Poor old science won't quite know what to say. Labour's $700m Fast Forward scheme is gone, as we knew, and it will still be mourning that. But it will be pleased by the $321m committed, and the fact that industry will still match the government funding dollar-for-dollar. And the increase to the Marsden Fund is welcome.

As for the $385m on increasing prison capacity... what a depressing waste of money. But it honours a promise, so let's move on.

Where English will take some pride is that the country's debt track, which predicted deficits for 15 years plus, is now limited to just nine years of contraction. That's an achievement, and it sends a signal to the world that New Zealand is a stable, sensible place to do business. Cuts were needed given Treasury's deficit projections, and cuts were made. So far, so responsible.

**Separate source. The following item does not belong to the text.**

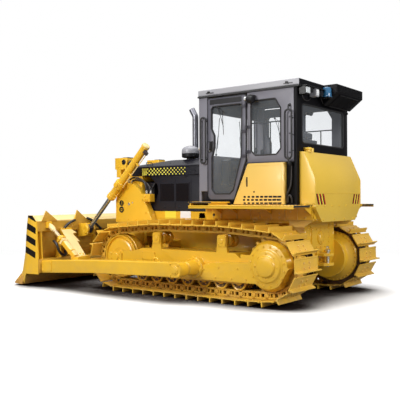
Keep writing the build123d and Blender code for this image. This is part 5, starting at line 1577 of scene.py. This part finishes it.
seat_lo, seat_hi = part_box("operator_seat")
x0 = X0
base = cushion("seat_cushion", (x0 + 0.150, -0.215, 1.672), (x0 + 0.590, 0.215, 1.762), 0.030,
               [x0 + 0.150 + 0.110 * k for k in (1, 2, 3)], 0, 2)
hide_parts("operator_seat")
back = cushion("seat_back", (x0 + 0.090, -0.205, 1.800), (x0 + 0.178, 0.205, 2.230), 0.030,
               [1.800 + 0.105 * k for k in (1, 2, 3)], 2, 0, shear=-0.135)
rest_pad = cushion("seat_headrest", (x0 + 0.035, -0.125, 2.235), (x0 + 0.100, 0.125, 2.330), 0.024, [], 2, 0, cap=0.010)
for s in (1, -1):
    bolster = cushion("seat_bolster_" + ("left" if s > 0 else "right"), (x0 + 0.170, min(s * 0.208, s * 0.246), 1.690), (x0 + 0.570, max(s * 0.208, s * 0.246), 1.778), 0.016,
                      [], 0, 2, cap=0.007)
d = Shape()
# seat shell, slides, suspension bellows and the backrest frame
d.side([(110, 1641), (600, 1641), (604, 1650), (604, 1664), (596, 1670), (150, 1670), (128, 1700), (90, 1780), (70, 1780), (88, 1700)], -236, 236, 0)
d.side([(60, 1775), (84, 1775), (24, 2225), (14, 2225), (14, 2215)], -214, 214, 0)
for y in (-70, 70):
    d.rod(at(30, y, 2215), at(34, y, 2260), 7, 10, 1)
for s in (1, -1):
    d.turn(at(100, s * 240, 1740), (0, s, 0), [(-12, 0), (-12, 42), (8, 40), (12, 34), (12, 0)], 28, 0)
    d.tube([at(470, s * 242, 1656), at(560, s * 246, 1650), at(640, s * 246, 1668)], 6, 8, 1)
piece(d, "seat_shell", "machine", ["console", "dark_steel"], 2, 2, 30, ())

# ================================================================ studio
def stage_floor():
    """Pale floor: white to the eye, and a softer grey for the light it throws back under the machine."""
    n = Nodes("studio_floor")
    n.set(rough=0.8, spec=0.0)
    n.bsdf.inputs["Emission Color"].default_value = (1, 1, 1, 1)
    # deep, tight shade where something stands close over the floor
    near = n.add("ShaderNodeAmbientOcclusion", samples=12)
    near.inputs["Distance"].default_value = 1.1
    open_ = n.span(near.outputs["AO"], 0.47, 0.88, 0.0, 1.0)
    n.join(n.sum("MULTIPLY", open_, FLOOR_GLOW), n.bsdf.inputs["Emission Strength"])
    pale = n.blend(n.span(n.noise(0.6, 2), 0.3, 0.7, 0, 1), (0.92, 0.92, 0.92), (0.94, 0.94, 0.94))
    n.join(n.blend(open_, (0.02, 0.015, 0.014), pale), n.bsdf.inputs["Base Color"])
    dull = n.add("ShaderNodeBsdfDiffuse")
    dull.inputs[0].default_value = (FLOOR_BOUNCE, FLOOR_BOUNCE, FLOOR_BOUNCE * 0.97, 1)
    rays = n.add("ShaderNodeLightPath")
    mix = n.add("ShaderNodeMixShader")
    n.join(rays.outputs["Is Camera Ray"], mix.inputs[0])
    n.join(dull.outputs[0], mix.inputs[1])
    n.join(n.bsdf.outputs[0], mix.inputs[2])
    # far from the machine the floor runs into the backdrop
    xyz = n.add("ShaderNodeVectorMath", operation="LENGTH")
    n.join(n.coord, xyz.inputs[0])
    fade = n.span(xyz.outputs["Value"], 4.2, 9.0, 0.0, 1.0)
    glow = n.add("ShaderNodeEmission")
    away = n.add("ShaderNodeMixShader")
    n.join(n.sum("MULTIPLY", fade, rays.outputs["Is Camera Ray"]), away.inputs[0])
    n.join(mix.outputs[0], away.inputs[1])
    n.join(glow.outputs[0], away.inputs[2])
    n.join(away.outputs[0], n.out.inputs["Surface"])
    mesh = bpy.data.meshes.new("floor")
    r = 60
    mesh.from_pydata([(-r, -r, -0.001), (r, -r, -0.001), (r, r, -0.001), (-r, r, -0.001)], [], [(0, 1, 2, 3)])
    mesh.materials.append(M["studio_floor"])
    ob = bpy.data.objects.new("studio_floor", mesh)
    scene.collection.objects.link(ob)


FLOOR_GLOW, FLOOR_BOUNCE, SKY, WALL = 0.05, 0.20, 0.95, 0.10
stage_floor()
world = bpy.data.worlds.new("studio")
scene.world = world
world.use_nodes = True
wt = world.node_tree
soft, bright = wt.nodes["Background"], wt.nodes.new("ShaderNodeBackground")
soft.inputs[0].default_value = (1, 1, 1, 1)
soft.inputs[1].default_value = SKY
bright.inputs[0].default_value = (1, 1, 1, 1)
bright.inputs[1].default_value = 1.0
seen, pick = wt.nodes.new("ShaderNodeLightPath"), wt.nodes.new("ShaderNodeMixShader")
wt.links.new(seen.outputs["Is Camera Ray"], pick.inputs[0])
wt.links.new(soft.outputs[0], pick.inputs[1])
wt.links.new(bright.outputs[0], pick.inputs[2])
wt.links.new(pick.outputs[0], wt.nodes["World Output"].inputs["Surface"])
# the tent overhead is brighter than its walls
place, split, ramp = wt.nodes.new("ShaderNodeTexCoord"), wt.nodes.new("ShaderNodeSeparateXYZ"), wt.nodes.new("ShaderNodeMapRange")
wt.links.new(place.outputs["Generated"], split.inputs[0])
wt.links.new(split.outputs[2], ramp.inputs[0])
for i, v in enumerate((0.05, 0.95, WALL, SKY)):
    ramp.inputs[i + 1].default_value = v
wt.links.new(ramp.outputs[0], soft.inputs[1])


def area(name, place, target, size, power, color=(1, 1, 1)):
    light = bpy.data.lights.new(name, "AREA")
    light.shape, light.size, light.energy, light.color = "SQUARE", size, power, color
    ob = bpy.data.objects.new(name, light)
    scene.collection.objects.link(ob)
    ob.location = place
    ob.rotation_euler = (Vector(target) - Vector(place)).to_track_quat("-Z", "Y").to_euler()
    return ob


area("key", (1.2, 9.6, 5.4), (0, 0.5, 0.9), 4.0, 760, (1, 0.985, 0.96))
area("top", (-1.0, 0.5, 9.0), (0, 0, 1.0), 6.0, 560)
area("rear_fill", (-9.5, 1.5, 3.6), (-1.5, 0, 1.1), 4.0, 390)
scene.view_settings.view_transform = "Standard"
scene.view_settings.look = "None"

But here's the thing. English boasted, in passing, that New Zealand's debt level will remain one of the lowest in the OECD. Given the need for fiscal stimulus as our economy shrinks and the jobs that such spending could save, is the competition for the lowest debt really one we want to be winning? Why wouldn't we allow our debt to be more average, spending more to prop up struggling businesses and keep New Zealanders in work? Economists may be able to provide a reason, but it seems unnecessary.

Finally, I'm wondering about New Zealanders who aren't especially politically focused. They'll be conscious that the tax cuts they were looking forward to aren't eventuating and asking 'so what's in it for me?' The answer? Some $1800 to insulate your home (which will prompt queues very quickly, I expect)... but that's it.There's no other takeaway in there. And for such a conservative budget, that's incredibly risky.